FIG. 4E is the same view as FIG. 4B and FIG. 4D, but showing Item 51, Maximum Height Staple Crimped, in Item 53, the Maximum Staple Crimping Slot. The position of 5 on 6 is critical, see FIG. 5B.

FIG. 5A is a vertical section, taken axially, that shows the internal components, especially the staple management ones, 21, 22, 23, and 43. The view shows the Minimum Staple, 44, in place. Also shown more clearly in this view is the Support Bar Relief Slot, 60.

FIG. 5B is an enlarged partial view of FIG. 5A that shows more detail. It also shows the Maximum Height Staple, 45, in place. This additional detail shows how 43 is powered to move the staples forward. Item 61, Staple Advance Spring Inner Support is attached to 43 and extends into the Inside Diameter of the Staple Advance Spring, Item 63, to give support to the spring. Item 63, is seated against the back wall in Item 64, the Staple Advance Spring Pocket. When 5 is used with 45, it must be positioned on 6, in Item 66, Maximum Anvil Mounting Pocket. This causes Item 70, the Maximum Staple Height Gap. Item 5 is designed and manufactured In a way that allows it to be used for any staple in the design range on either 3 or 6. When using 44, 5 is placed on 3, using Item 68, the Minimum Staple Mounting Slot. When using 44 and 6, Item 5 is located using the Minimum Staple Mounting Pocket, Item 67. With this configuration, there is no 70 (gap). Note, Item 71, Top Bar Tip, shows it's radius that allows an action that is non-binding between 11 and 47.

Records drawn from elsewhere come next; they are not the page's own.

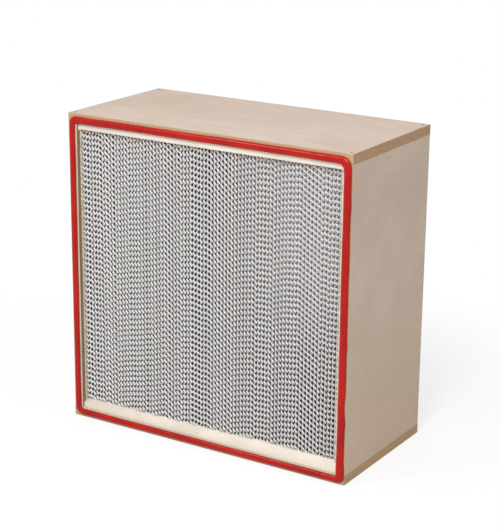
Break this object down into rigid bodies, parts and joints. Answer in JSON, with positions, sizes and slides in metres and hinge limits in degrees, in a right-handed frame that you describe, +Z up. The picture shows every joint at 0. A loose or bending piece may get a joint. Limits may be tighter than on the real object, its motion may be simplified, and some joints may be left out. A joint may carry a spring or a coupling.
{
  "type": "box hepa filter panel",
  "caption": "Square deep-pleat air filter in a wooden frame, with corrugated foil separators, cast end seals and a raised bead gasket round one face.",
  "frame": {"origin": "middle of the base, at the middle of the overall depth with the gasket", "axes": "+X along the width, +Y from the gasket face to the plain face, +Z up"},
  "size_m": [0.61, 0.2985, 0.61],
  "materials": {
    "board": "particle board, unfinished",
    "fastener": "dull zinc plating",
    "gasket": "smooth poured red, slightly glossy",
    "sealant": "cast cream compound",
    "media": "matt glass-fibre paper",
    "foil": "bright corrugated foil"
  },
  "bodies": {
    "root": {"top_board": "board", "bottom_board": "board", "left_board": "board", "right_board": "board", "top_screws": "fastener", "bottom_screws": "fastener", "gasket": "gasket", "media": "media", "front_separators": "foil", "rear_separators": "foil", "top_sealant": "sealant", "bottom_sealant": "sealant", "left_sealant": "sealant", "right_sealant": "sealant"}
  },
  "joints": []
}
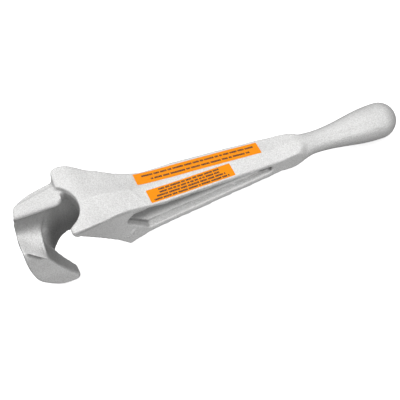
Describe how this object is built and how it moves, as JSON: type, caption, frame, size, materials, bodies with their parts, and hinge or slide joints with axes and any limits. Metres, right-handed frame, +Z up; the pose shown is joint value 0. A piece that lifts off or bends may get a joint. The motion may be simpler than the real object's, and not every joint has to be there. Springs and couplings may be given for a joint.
{
  "type": "valve wheel wrench",
  "caption": "One-piece cast aluminium valve wheel wrench: claw and spoke notch at one end, tapered channelled beam, bulb handle, two adhesive labels on top.",
  "frame": {"origin": "centre of the base of the bounding box, at the level of the surface that the claw and the bulb stand on", "axes": "+X from the head towards the handle, +Y towards the far prong that carries the hook, +Z up, out of the face that carries the labels (the tool leans down towards the handle by 10.4 degrees)"},
  "size_m": [0.3973, 0.0808, 0.1124],
  "materials": {
    "cast_aluminium": "shot-blasted sand casting, matt silver grey",
    "label_vinyl": "orange vinyl label with rows of illegible dark dashes"
  },
  "bodies": {
    "root": {"wrench_body": "cast_aluminium", "long_label": "label_vinyl", "short_label": "label_vinyl"}
  },
  "joints": []
}
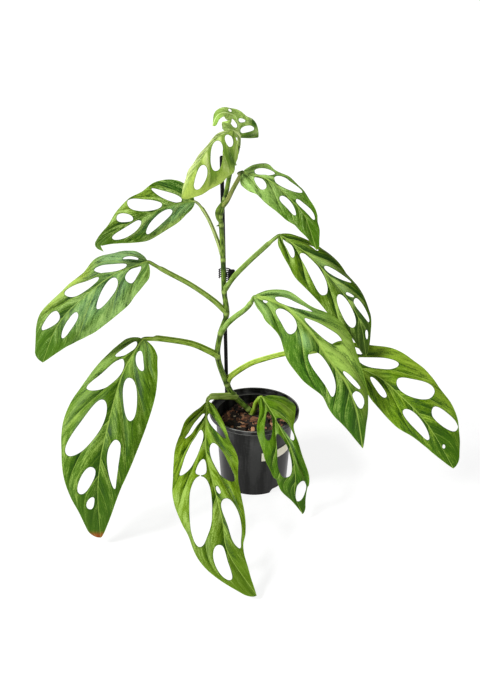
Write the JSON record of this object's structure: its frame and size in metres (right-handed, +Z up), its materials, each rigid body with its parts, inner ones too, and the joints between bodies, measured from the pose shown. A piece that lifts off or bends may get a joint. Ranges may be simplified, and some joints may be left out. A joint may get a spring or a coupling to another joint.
{
  "type": "potted climbing house plant",
  "caption": "Climbing house plant with long leaves pierced by oval holes, on a thick stem clipped to a black stake in a round plastic nursery pot of bark soil.",
  "frame": {"origin": "centre of the pot's underside, on the surface that it stands on", "axes": "+Z up; -Y towards the viewer of the picture, where the lowest leaves reach out; +X to the viewer's right"},
  "size_m": [0.5205, 0.3111, 0.5031],
  "materials": {
    "pot": "satin",
    "soil": "matte",
    "stake": "satin",
    "clip": "satin",
    "label": "matte",
    "stem": "satin",
    "leaf_01": "satin",
    "leaf_02": "satin",
    "leaf_03": "satin",
    "leaf_04": "satin",
    "leaf_05": "satin",
    "leaf_06": "satin",
    "leaf_07": "satin",
    "leaf_08": "satin",
    "leaf_09": "satin",
    "leaf_10": "satin",
    "leaf_11": "satin"
  },
  "bodies": {
    "root": {"pot": "pot", "soil": "soil", "stake": "stake", "clip": "clip", "label": "label", "stem": "stem", "leaf_01": "leaf_01", "leaf_02": "leaf_02", "leaf_03": "leaf_03", "leaf_04": "leaf_04", "leaf_05": "leaf_05", "leaf_06": "leaf_06", "leaf_07": "leaf_07", "leaf_08": "leaf_08", "leaf_09": "leaf_09", "leaf_10": "leaf_10", "leaf_11": "leaf_11"}
  },
  "joints": []
}
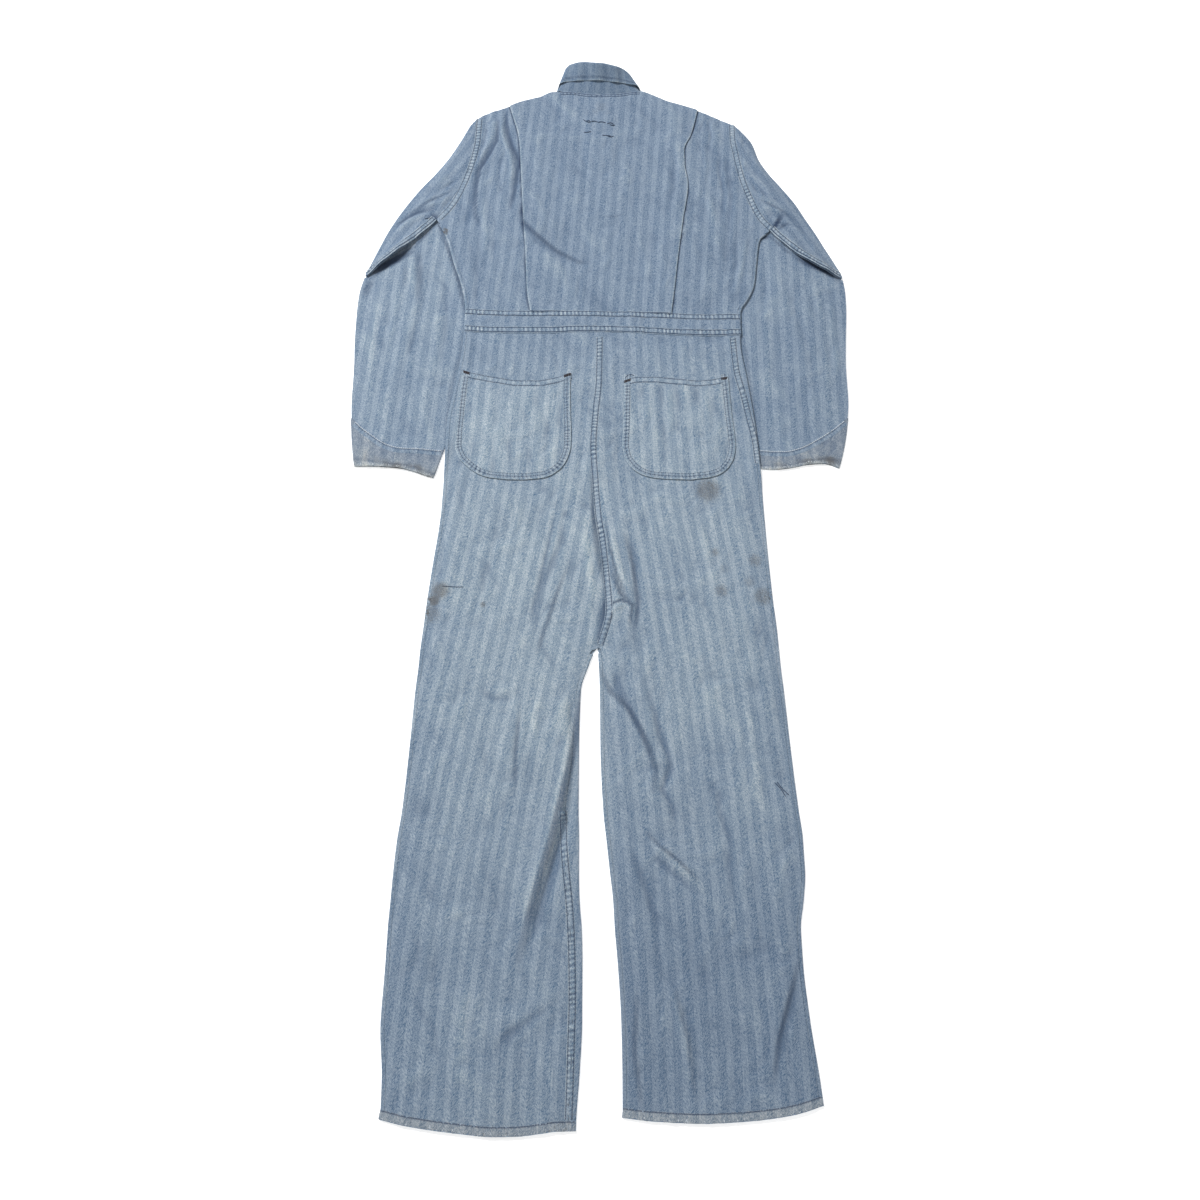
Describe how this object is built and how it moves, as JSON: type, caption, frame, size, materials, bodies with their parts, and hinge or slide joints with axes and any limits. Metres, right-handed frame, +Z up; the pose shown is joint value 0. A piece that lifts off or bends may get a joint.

FIG. 5C shows the bottom view of 5, with the various mounting pockets shown. This configuration allows for 5 to be the only Staple Anvil needed for either Support Bar or Staple size.

FIG. 5D is a vertical section taken laterally through the Staple Advance mechanism. This section shows in detail how 64 is support by Item 65, the Spring Pocket Support, and how these are attached to 23.